Sunday, November 26, 2006


A simulacrum is defined as a copy which lacks an original. The paradoxical sound of that definition is the point of departure for discussions of “reality” within contemporary culture. If one has assimilated the definition of a simulacrum, one realizes they are ubiquitous in our media based world, but good examples that clearly help one understand the definition in the first place are slightly harder to find. I’m reminded of a friend, Robert Rust who worked at Disney World, repeating the in-joke of “how many bricks are in Cinderella’s Castle?” The answer is of course: none. It’s made of carved concrete and fiberglass. This falsity of materials is only a superficial level of spuriousness. The larger frame is that it is a copy of an image that is a fictional object in a movie. It is a copy that lacks an original in the material sense.

The past week saw a series of events unfold that depict the paradox of simulacra where fiction and the real have collided and the inability to disentangle marks the collapse of any grounding reality.

A movie, The Queen, depicts the events behind the scenes of the royal family in the week after the death of Princess Diana. It is an unkind portrait and perhaps justifiably so. The queen’s husband, prince Phillip is the real loser in this portrayal. Now, this is not a documentary, so it’s just an actor playing Phillip- making him out to be quite a prick. The visual impact of cinema is notorious for replacing our self-generated visual images of texts. Likewise, my image of the Doors will forever be Oliver Stones cinematic re-creation. On this level, Prince Phillip will never be able to escape the identity he has been handed by this piece of fiction. If the fiction has any basis in truth then assuredly, he really is the kind of person who won’t give a shit either. But now the real Phillip has a fuzzy relationship to his own identity where he will forever be measured as proximal or distant to a model that is in fact a copy. This collapse between real and copy, while cogent, is still not as good as the next example.

The busy week of simulation par excellence continues with the TV show “Seinfeld”’s co-star Michael Richards getting into trouble during a stand-up comedy routine. He poured out a tirade of racist filth in response to African American hecklers interrupting his live show. He plays a character on the television show, Cosmo Kramer, though he was not portraying this character during his outburst. The TV show is named “Seinfeld” after its star who is named Jerry Seinfeld in real life. The real life Seinfeld appeared with Richards/Kramer in an apology. In the presence of his TV co-star, is Richards in character or not?- because there is no distinction between the two concepts for Seinfeld, standing next to him.
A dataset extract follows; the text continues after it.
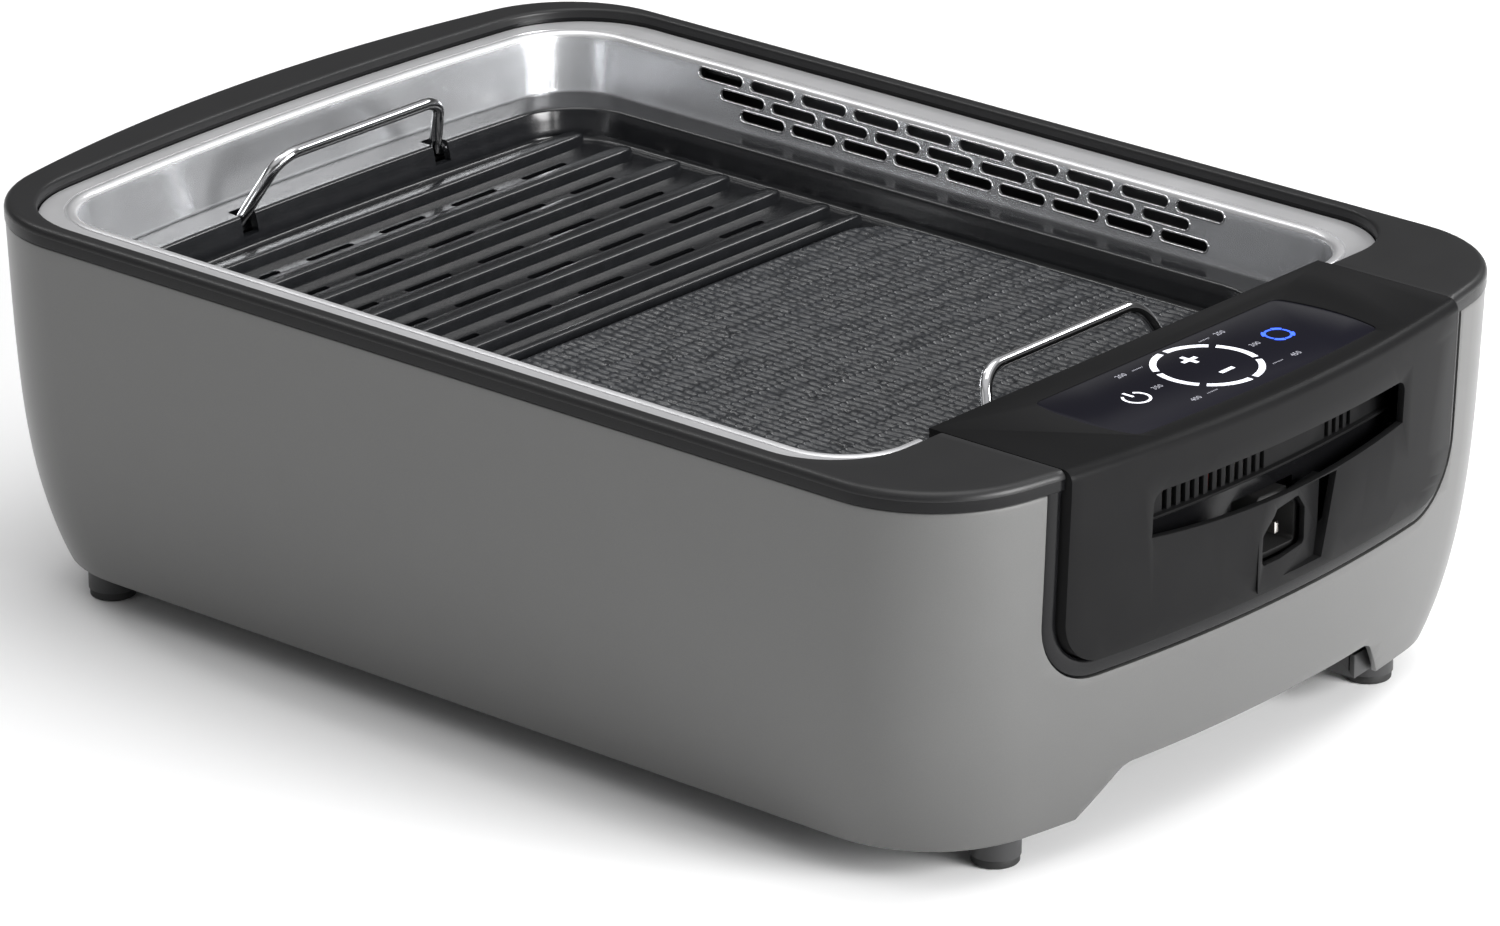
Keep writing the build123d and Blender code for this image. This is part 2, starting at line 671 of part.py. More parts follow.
# ---------------------------------------------------------------- smoke fan
FX, FZ = FAN_C
with BuildPart() as fan_housing:
    with BuildSketch(Plane.XZ.offset(-44)):
        with Locations((FX, FZ)):
            Circle(23.5)
        with Locations((FX + 12, FZ + 15.5)):
            Rectangle(24, 16)
    extrude(amount=-30)
    with BuildSketch(Plane.XZ.offset(-45.5)):
        with Locations((FX, FZ)):
            Circle(22)
        with Locations((FX + 14, FZ + 15.5)):
            Rectangle(28, 13)
    extrude(amount=-27, mode=Mode.SUBTRACT)
    # inlet tube to the side wall
    with BuildSketch(Plane.XZ.offset(-73)):
        with Locations((FX - 4, FZ)):
            Circle(12.5)
    extrude(amount=-39)
    with BuildSketch(Plane.XZ.offset(-71)):
        with Locations((FX - 4, FZ)):
            Circle(11.3)
    extrude(amount=-45, mode=Mode.SUBTRACT)
    # hole for the shaft
    with BuildSketch(Plane.XZ.offset(-40)):
        with Locations((FX, FZ)):
            Circle(5)
    extrude(amount=-8, mode=Mode.SUBTRACT)
save(fan_housing, "fan_housing")

with BuildPart() as fan_motor:
    with BuildSketch(Plane.XZ.offset(-16)):
        with Locations((FX, FZ)):
            Circle(14)
    extrude(amount=-25)
    with BuildSketch(Plane.XZ.offset(-41)):
        with Locations((FX, FZ)):
            Circle(7)
    extrude(amount=-2)
    # mounting plate against the fan housing
    with BuildSketch(Plane.XZ.offset(-42)):
        with Locations((FX, FZ)):
            Rectangle(36, 30)
            Circle(7, mode=Mode.SUBTRACT)
    extrude(amount=-2)
    with BuildSketch(Plane.XZ.offset(-39)):
        with Locations((FX, FZ)):
            Rectangle(16, 27)
    extrude(amount=-4)
    with BuildSketch(Plane.XZ.offset(-28)):
        with Locations((FX, FZ)):
            Circle(2.05)
    extrude(amount=-30, mode=Mode.SUBTRACT)
save(fan_motor, "fan_motor")
print("motor solids", len(fan_motor.part.solids()))

with BuildPart() as motor_shaft:
    with BuildSketch(Plane.XZ.offset(-28.4)):
        with Locations((FX, FZ)):
            Circle(2.0)
    extrude(amount=-34.6)
save(motor_shaft, "motor_shaft")

with BuildPart() as fan_wheel:
    with BuildSketch(Plane.XZ.offset(-48)):
        with Locations((FX, FZ)):
            Circle(FAN_R)
    extrude(amount=-1.4)
    with BuildSketch(Plane.XZ.offset(-49.4)):
        with Locations((FX, FZ)):
            Circle(4.5)
    extrude(amount=-9)
    with BuildSketch(Plane.XZ.offset(-49.4)):
        with Locations((FX, FZ)):
            with PolarLocations(16.8, 26):
                Rectangle(4.6, 0.9, rotation=28)
    extrude(amount=-18.6)
    with BuildSketch(Plane.XZ.offset(-66.6)):
        with Locations((FX, FZ)):
            Circle(FAN_R)
            Circle(15.4, mode=Mode.SUBTRACT)
    extrude(amount=-1.4)
    with BuildSketch(Plane.XZ.offset(-40)):
        with Locations((FX, FZ)):
            Circle(2.0)
    extrude(amount=-40, mode=Mode.SUBTRACT)
save(fan_wheel, "fan_wheel")
print("wheel solids", len(fan_wheel.part.solids()))

# ---------------------------------------------------------------- heating element
with BuildPart() as heating_element:
    with BuildLine(Plane.XY.offset(104)) as hpath:
        FilletPolyline(
            (203, -22), (142, -22), (142, -100), (-185, -100), (-185, -34), (100, -34),
            (100, 34), (-185, 34), (-185, 100), (142, 100), (142, 22), (203, 22),
            radius=14,
        )
    with BuildSketch(Plane(origin=(203, -22, 104), x_dir=(0, 1, 0), z_dir=(-1, 0, 0))):
        Circle(3.5)
    sweep(path=hpath.line)
save(heating_element, "heating_element")

with BuildPart() as terminal_block:
    with BuildSketch(Plane.YZ.offset(198.0)):
        with Locations((0, 104)):
            RectangleRounded(60, 16, 2)
    extrude(amount=8)
    with BuildSketch(Plane.YZ.offset(197.0)):
        with Locations((22, 104), (-22, 104)):
            Circle(3.5)
    extrude(amount=6, mode=Mode.SUBTRACT)
    with BuildSketch(Plane.YZ.offset(197.0)):
        with Locations((8, 110)):
            Circle(2.0)
    extrude(amount=5, mode=Mode.SUBTRACT)
save(terminal_block, "terminal_block")

with BuildPart() as thermostat_probe:
    with BuildSketch(Plane.YZ.offset(132)):
        with Locations((8, 110)):
            Circle(2.0)
    extrude(amount=70)
    fillet(thermostat_probe.faces().sort_by(Axis.X)[0].edges(), 1.2)
save(thermostat_probe, "thermostat_probe")

with BuildPart() as element_clip:
    with BuildSketch(Plane.XY.offset(99.3)):
        with Locations((-60, 0)):
            Rectangle(9, 214)
    extrude(amount=1.2)
    with BuildSketch(Plane.XZ.offset(-107)):
        with Locations((-60, 103)):
            Rectangle(9, 8)
    extrude(amount=1.2)
    with BuildSketch(Plane.XZ.offset(107)):
        with Locations((-60, 103)):
            Rectangle(9, 8)
    extrude(amount=-1.2)
save(element_clip, "element_clip")
print("clip solids", len(element_clip.part.solids()))

with BuildPart() as thermal_fuse:
    with BuildSketch(Plane.YZ.offset(191.6)):
        with Locations((-60, 120)):
            RectangleRounded(12, 8, 3.9)
    extrude(amount=5)
save(thermal_fuse, "thermal_fuse")

# live, neutral and earth leads from the inlet and the element leads
with BuildPart() as inner_wiring:
    with BuildLine() as w1:
        Polyline((230.0, -5.3, 102.2), (222.0, -5.3, 102.2))
        Line((222.0, -5.3, 102.2), (222.0, -27.0, 93.4))
    with BuildSketch(Plane(origin=(230.0, -5.3, 102.2), x_dir=(0, 1, 0), z_dir=(-1, 0, 0))):
        Circle(0.9)
    sweep(path=w1.line, transition=Transition.ROUND)
    with BuildLine() as w2:
        Polyline((230.0, 8.8, 102.2), (218.0, 8.8, 102.2), (210.0, 8.8, 102.2))
    with BuildSketch(Plane(origin=(230.0, 8.8, 102.2), x_dir=(0, 1, 0), z_dir=(-1, 0, 0))):
        Circle(0.9)
    sweep(path=w2.line, transition=Transition.ROUND)
    with BuildLine() as w3:
        Polyline((230.0, 1.75, 109.3), (226.0, 1.75, 109.3), (226.0, 1.75, 153.0))
    with BuildSketch(Plane(origin=(230.0, 1.75, 109.3), x_dir=(0, 1, 0), z_dir=(-1, 0, 0))):
        Circle(0.9)
    sweep(path=w3.line, transition=Transition.ROUND)
save(inner_wiring, "inner_wiring")
print("wires solids", len(inner_wiring.part.solids()))

# ---------------------------------------------------------------- cooking plate
PLATE_T = 3.2
with BuildPart() as grill_plate:
    # rim
    with BuildSketch(Plane.XY.offset(Z_LEDGE + 0.2)):
        add(plate_face())
    extrude(amount=Z_RIM - Z_LEDGE - 0.2)
    fillet(grill_plate.faces().sort_by(Axis.Z)[-1].edges(), 1.2)
    # pan body
    with BuildSketch(Plane.XY.offset(Z_FLOOR - PLATE_T)):
        add(pan_face(0.0))
    with BuildSketch(Plane.XY.offset(Z_LEDGE + 0.4)):
        add(pan_face(-PLATE_T))
    loft()
    # blocks that carry the handle pivots
    for hx in (HANDLE_XL - 0.1, HANDLE_XR + 0.1):
        for hy in (-60.0, 60.0):
            with BuildSketch(Plane.XY.offset(123.6)):
                with Locations((hx, hy)):
                    Rectangle(7.6, 20)
            extrude(amount=8)
    # hollow
    with BuildPart(mode=Mode.PRIVATE) as hollow:
        with BuildSketch(Plane.XY.offset(Z_FLOOR)):
            add(pan_face(2.4))
        with BuildSketch(Plane.XY.offset(Z_RIM + 0.05)):
            add(pan_face(0.0))
        loft()
    add(hollow.part, mode=Mode.SUBTRACT)
    # ribs
    with BuildSketch(Plane.XY.offset(Z_FLOOR - 1)):
        for k in range(RIB_COUNT):
            with Locations((RIB_FIRST + RIB_PITCH * k, 0)):
                RectangleRounded(7.0, 2 * 121.0, 3.4)
    extrude(amount=Z_RIB - Z_FLOOR + 1, taper=6)
    # griddle half with its raised border
    with BuildSketch(Plane.XY.offset(Z_FLOOR - 1)):
        with Locations(((DIVIDER_X + 160.0) / 2, 0)):
            RectangleRounded(160.0 - DIVIDER_X, 2 * 122.0, 22)
    extrude(amount=5.0)
    with BuildSketch(Plane.XY.offset(Z_FLOOR)):
        with Locations((DIVIDER_X - 6, 0)):
            RectangleRounded(4.0, 2 * 121.0, 1.9)
    extrude(amount=4.6)
    # drain slots between the ribs
    with BuildSketch(Plane.XY.offset(Z_FLOOR - 6)):
        for k in range(RIB_COUNT - 1):
            for y in (-84, -42, 0, 42, 84):
                with Locations((RIB_FIRST + RIB_PITCH * (k + 0.5), y)):
                    SlotOverall(26, 3.4, rotation=90)
    extrude(amount=12, mode=Mode.SUBTRACT)
    # notches for the handle legs and bores for their pivots
    for hx, sgn in ((HANDLE_XL, 1), (HANDLE_XR, -1)):
        for hy in (-55.9, 55.9):
            with BuildSketch(Plane.XY.offset(125.2)):
                with Locations((hx + sgn * 3.2, hy)):
                    Rectangle(13.0, 8.6)
            extrude(amount=12, mode=Mode.SUBTRACT)
        with BuildSketch(Plane.XZ.offset(72)):
            with Locations((hx, HANDLE_Z)):
                Circle(HANDLE_D / 2 + 0.06)
        extrude(amount=-24, mode=Mode.SUBTRACT)
        with BuildSketch(Plane.XZ.offset(-48)):
            with Locations((hx, HANDLE_Z)):
                Circle(HANDLE_D / 2 + 0.06)
        extrude(amount=-24, mode=Mode.SUBTRACT)
save(grill_plate, "grill_plate")
print("plate solids", len(grill_plate.part.solids()))


# ---------------------------------------------------------------- handles
def wire_handle(hx, sgn):
    c, s_ = cos(radians(HANDLE_LEAN)), sin(radians(HANDLE_LEAN)) * sgn
    rise = 31.0

    def at(y, h):
        return (hx + h * s_, y, HANDLE_Z + h * c)

    with BuildPart() as hnd:
        with BuildLine() as path:
            FilletPolyline(
                at(-69.0, 0), at(-57.5, 0), at(-46, rise), at(46, rise), at(57.5, 0), at(69.0, 0),
                radius=[3.4, 13.0, 13.0, 3.4],
            )
        with BuildSketch(Plane(origin=at(-69.0, 0), x_dir=(1, 0, 0), z_dir=(0, 1, 0))):
            Circle(HANDLE_D / 2)
        sweep(path=path.line)
    return hnd.part


with BuildPart() as handle_left:
    add(wire_handle(HANDLE_XL, 1))
save(handle_left, "handle_left")
with BuildPart() as handle_right:
    add(wire_handle(HANDLE_XR, -1))
save(handle_right, "handle_right")
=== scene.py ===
import math, random
import bpy, bmesh
import numpy as np
from mathutils import Vector, Matrix, noise


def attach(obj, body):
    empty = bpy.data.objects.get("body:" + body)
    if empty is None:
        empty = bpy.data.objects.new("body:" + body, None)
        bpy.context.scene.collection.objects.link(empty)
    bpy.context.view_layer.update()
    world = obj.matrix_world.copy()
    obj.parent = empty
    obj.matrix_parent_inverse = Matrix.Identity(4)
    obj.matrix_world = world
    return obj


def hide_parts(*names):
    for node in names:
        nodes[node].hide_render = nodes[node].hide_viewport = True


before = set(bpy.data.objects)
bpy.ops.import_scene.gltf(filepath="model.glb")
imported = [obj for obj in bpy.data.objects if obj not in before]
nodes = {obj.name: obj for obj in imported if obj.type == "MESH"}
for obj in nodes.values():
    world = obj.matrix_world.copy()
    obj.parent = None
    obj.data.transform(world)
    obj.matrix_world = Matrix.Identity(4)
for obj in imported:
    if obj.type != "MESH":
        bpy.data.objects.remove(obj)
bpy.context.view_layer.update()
scene = bpy.context.scene
MM = 0.001
rng = random.Random(7)

# ------------------------------------------------------------------ camera
cam_data = bpy.data.cameras.new("camera")
cam = bpy.data.objects.new("camera", cam_data)
scene.collection.objects.link(cam)
cam_data.sensor_width = 36.0
cam_data.lens = 196.09
cam_data.clip_start = 0.05
cam_data.clip_end = 60.0
cam.location = (1.92929, -2.22986, 1.23074)
fwd = Vector((-0.60753, 0.70404, -0.36773)).normalized()
right = fwd.cross(Vector((0, 0, 1))).normalized()
up = right.cross(fwd).normalized()
cam.rotation_euler = Matrix((right, up, -fwd)).transposed().to_euler()
scene.camera = cam

# ------------------------------------------------------------------ dimensions (mm), as in the CAD model
HALF_W, X_LEFT, X_RIGHT, X_POD, SAG, CORNER_R = 176.5, -266.0, 263.5, 266.0, 23.6, 52.6
Z_TOP, Z_JOIN, Z_SHELL, DRAFT, WALL = 162.0, 154.3, 14.0, 16.3, 2.2
RE = (HALF_W ** 2 + SAG ** 2) / (2 * SAG)
OPEN = (169.2, -244.6, 10.5, 46.0, 195.5, 0.6, 34.0)
LINER = (151.0, -231.5, 8.0, 31.0, 184.6, 0.6, 27.0)
FOOT = (147.0, -227.5, 7.8, 28.0, 184.2, 0.6, 24.0)
PLATE = (146.3, -226.7, 7.8, 27.3, 183.3, 0.6, 23.2)
PAN = (132.0, -209.5, 4.0, 30.0, 168.0, 2.0, 34.0)
Z_FLANGE, Z_LEDGE, Z_RIM, Z_FLOOR, Z_RIB = 156.8, 129.4, 133.4, 121.0, 126.0
POD_Y, POD_Z, CUT_Y, CUT_Z = 115.7, 84.0, 124.0, 76.0


# ------------------------------------------------------------------ outline sampling
def end_geometry(w, apex, sag, r, side):
    re = (w * w + sag * sag) / (2 * sag)
    xc = apex - re * side
    fy = w - r
    fx = xc + side * math.sqrt((re - r) ** 2 - fy ** 2)
    ang = math.atan2(fy, (fx - xc) * side)
    return re, xc, fx, fy, ang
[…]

But this is only the beginning. The character, Cosmo Kramer was inspired by someone who’s real life name is Kenny Kramer and lived across the hall from the TV show’s co-creator, Larry David. The real Kenny Kramer was rapidly contacted by various talk-shows after the fake Kramer’s outburst to get his opinion. They proceeded to ask him if this would affect his business; the real Kramer has spent the last 11 years running “Seinfeld” tours of Manhattan locations that appear in the fictional drama. So the “real” Kramer becomes a model for a “fake” Kramer and then the “real” Kramer capitalizes on the notoriety of the “fake” Kramer by aligning his life to the “fake” Kramer. The real person starts copying the copy of himself.